Vladimir Putin faces a catastrophic shortfall of at least $80bn (£51bn) in oil export revenue over the next year, after Opec kingpin Saudi Arabia signalled there will be no easing in the price war it has launched to recapture market share. Russia’s finance minister warned before Opec gathered on November 27 that the country faced an economic crisis from the loss of revenue incurred from falling oil prices.
But oil revenues are a big part of our economy now, and will become even bigger if we make it easier to export oil via the Gulf Coast, the whole reason behind building the Keystone XL Pipeline. This is an oil boom, not a switch over to green energy unfortunately. Not only will big oil lose money due to plummeting prices, but thousands of jobs will disappear as well, punching a hole in local state economies.
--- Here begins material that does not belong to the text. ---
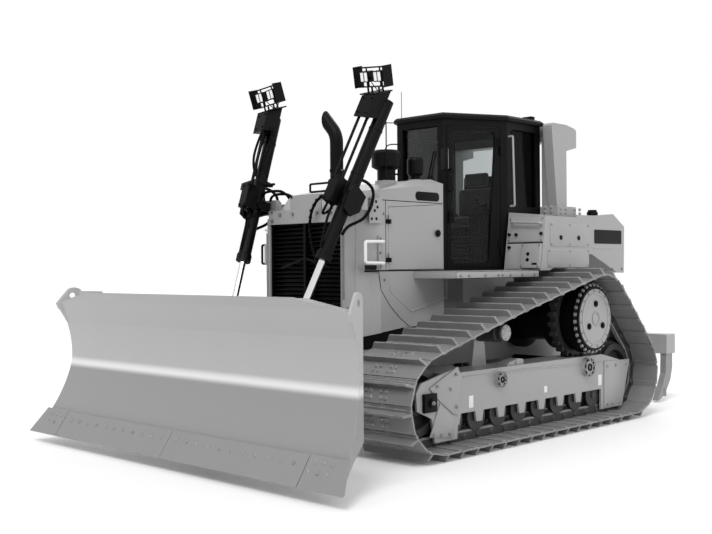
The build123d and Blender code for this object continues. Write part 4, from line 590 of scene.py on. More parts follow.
def ring_of(centre, out, radius, count, first=0.0):
    """Places round a circle."""
    side = Vector(out).orthogonal().normalized()
    lift = Vector(out).cross(side)
    turns = [first + 2 * pi * k / count for k in range(count)]
    return facing([centre + radius * (side * cos(t) + lift * sin(t)) for t in turns], Vector(out), side)


# ---------------------------------------------------------------- tracks
TRACK_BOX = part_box("track_left")
TRACK_Y = (TRACK_BOX[0][1] + TRACK_BOX[1][1]) / 2
TIP_IN = 0.040                      # a grouser's end leans in by this
TIP_WIDE = 0.020                    # its tip's width along the chain
TIP_AHEAD = 0.042                   # pin to the middle of the grouser's tip, along the shoe
TIP_LEVEL = 0.115                   # pin line to the tip
PLATE_LEVEL = 0.053                 # pin line to the outside of a shoe's plate
LINK_SIDE = 0.104                   # track centre to the outer side of each strand of links
LINK_ROUND = 0.036                  # radius of a link's ends
PITCH = 0.2032


def shoe_frames():
    """Each left shoe's pin, the direction along its plate and the direction away from the chain."""
    low, high = TRACK_BOX
    centre = Vector(((low[0] + high[0]) / 2, 0, (low[2] + high[2]) / 2))
    ends = sorted({(round(v.co.x, 4), round(v.co.z, 4)) for v in nodes["track_left"].data.vertices
                   if abs(v.co.y - low[1] - TIP_IN) < 1e-4})
    corners = [Vector((x, 0, z)) for x, z in ends]
    frames = []
    while corners:
        one = corners.pop()
        two = min(corners, key=lambda other: abs((other - one).length - TIP_WIDE))
        corners.remove(two)
        middle = (one + two) / 2
        out = (two - one).cross(LEFT).normalized()
        if out.dot(middle - centre) < 0:
            out = -out
        along = LEFT.cross(out)
        frames.append((middle - along * TIP_AHEAD - out * TIP_LEVEL + LEFT * TRACK_Y, along, out))
    return frames


def shoe_lip(bm):
    """The lip under a shoe's rear edge, which closes the gap to the next shoe."""
    block(bm, (-0.022, -0.388, 0.030), (0.030, 0.388, 0.0395))


def link_cheek(bm):
    """One link's outer side plate between its two pins, local X along the chain and Z outwards from it."""
    outline = []
    for x, first in ((PITCH, -pi / 2), (0, pi / 2)):
        turns = [first + k * pi / 8 for k in range(9)]
        outline += [(x + LINK_ROUND * cos(t), LINK_ROUND * sin(t), 0) for t in turns]
    prism(bm, outline, (0, 0, 0.006))
    for x, low, high, radius, sides in (
        (PITCH, 0.004, 0.016, 0.033, 18), (PITCH, 0.014, 0.020, 0.021, 14), (0, 0.004, 0.012, 0.030, 18),
    ):
        drum(bm, (x, 0, low), (x, 0, high), radius, sides)


SHOES = shoe_frames()
LIP = template("shoe_lip", shoe_lip)
CHEEK = template("link_cheek", link_cheek)


def track(side, word):
    """Shoe bolts, shoe lips and link cheeks on a chain."""
    shoes = [(mirrored(pin, side), along, out) for pin, along, out in SHOES]
    heads = [(pin + along * x + LEFT * y + out * (PLATE_LEVEL - 0.001), out, along)
             for pin, along, out in shoes for x in (0.100, 0.155) for y in (-0.112, -0.056, 0.056, 0.112)]
    cheeks = [(pin + LEFT * way * LINK_SIDE, LEFT * way, along)
              for pin, along, out in shoes for way in (-1, 1)]
    bolts("shoe_bolts_" + word, heads, 0.026, "track")
    repeat("shoe_lips_" + word, LIP, [(pin, out, along) for pin, along, out in shoes], "track")
    repeat("link_cheeks_" + word, CHEEK, cheeks, "forged", smooth=True)


# ---------------------------------------------------------------- drives and roller frames
DRIVE = Vector((-1.004, 1.400, 1.078))      # middle of the left drive cover's face
PLUG_RING = 0.150                           # radius of the circle that its plugs are on
CARRIER = Vector((0.450, 1.334, 1.006))     # face of the left carrier's cap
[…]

We're now getting used to plentiful gas supplies and low prices, what we call energy independence. Sounds a like Russia's problem, a place we don't want to be. The energy shakedown is happening right now. For instance:
British Petroleum announced Wednesday it will cut thousands of jobs worldwide, in addition to a previously announced $2 billion cut in its operating budget and a fire sale of $43 billion worth of assets (most of them in the US fracking patch). BP disclosed that over the next 18 months it will spend a billion dollars on “restructuring.”   

Goodrich Petroleum announced Wednesday it is exploring the sale of “some or all” of its shale-oil assets in the Eagle Ford play in Texas, the second-largest contributor to the country’s shale oil “boom.” Goodrich also said it will make a drastic cut in 2015 capital expenditures.
 According to Bloomberg News, the industry now expects 400 of the 1848 US onshore oil rigs now operating to be idled by next year. Another 200 new rigs, under construction for delivery next year, are now expected to have nothing to do. North Dakota state officials said Friday that oil production in October declined by about 4,000 barrels per day. Oasis Petroleum, one of the large operators in North Dakota, announced Wednesday that it would drop from 16 drilling rigs to six rigs. On Friday, stock prices for the 10 largest publicly traded oil companies with North Dakota operations were down by an average of 51 percent over three months.

Rigs targeting oil in the U.S. will drop below 1,100 for the first time in three years as drillers pull out of fields made unprofitable by a 43 percent plunge in crude prices. According to the energy data and analytics company Genscape, the oil count is set to drop by almost 600 rigs over the next eight months, bottoming out at 1,073 in August.
And what of Wall Street? Possible problems are rising up:
Also vulnerable are highly leveraged North American oil and gas producers. Energy companies issued junk debt with abandon in recent years. Strained financial conditions may force weak energy producers and service companies to divest properties or sell themselves, yet buyers are likely to be scarce until energy prices stabilize. Since June, they have pulled $22 billion from junk-bond funds as they begin to realize they were further out on the risk curve than they wanted. 

If a full-blown global financial crisis unfolds, along with an accompanying worldwide recession, investment strategy will no doubt shift from the current “risk on” stance to “risk off.” In that scenario, you would expect to see a rush into the safety of Treasury bonds and the U.S. dollar and a stampede out of commodities and stocks globally.